Les pratiques de science ouverte : mode d'emploi

Le 8 octobre 2023 Héloïse Berkowitz, chargée de recherche au CNRS, en section 37 et rattachée au LEST, a été invitée à une conférence organisée par la Mission pour les initiatives transverses et interdisciplinaires (MITI) du CNRS sur les enjeux de réplicabilité et de reproductibilité des sciences (résumé du colloque ici).


Héloïse est l’ancienne co-rédactrice en chef de la revue diamant M@n@gement, qui bénéficie du soutien précieux de l’InSHS, et pour laquelle elle a développé la première politique de données ouvertes, et co-fondatrice de Peer Community In Organization Studies, une plateforme ouverte organisant l’évaluation et la recommandation des preprints dans le champ pluridisciplinaires des études organisationnelles. Ces activités l’ont amenée à s’interroger sur les transformations des pratiques de la recherche en sciences sociales et sur l'importance de la science en tant que bien public global et des transformations nécessaires pour promouvoir la science ouverte.

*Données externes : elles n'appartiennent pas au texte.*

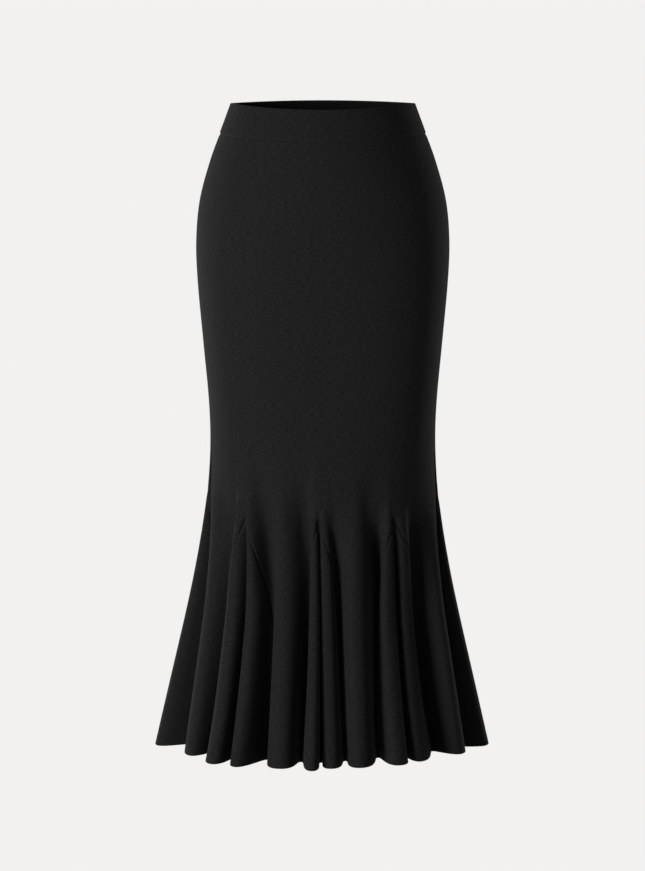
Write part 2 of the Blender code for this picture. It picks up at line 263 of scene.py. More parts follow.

Son intervention, disponible ici en accès libre, a porté sur plusieurs points :


•    Le contexte de la science ouverte, une conception de la science comme bien public global, impliquant une science ouverte, ses implications sur la chaîne de valeur de la science, et le consensus croissant parmi les institutions, les gouvernements et les ONG sur la nécessité de mettre en œuvre des stratégies de science ouverte.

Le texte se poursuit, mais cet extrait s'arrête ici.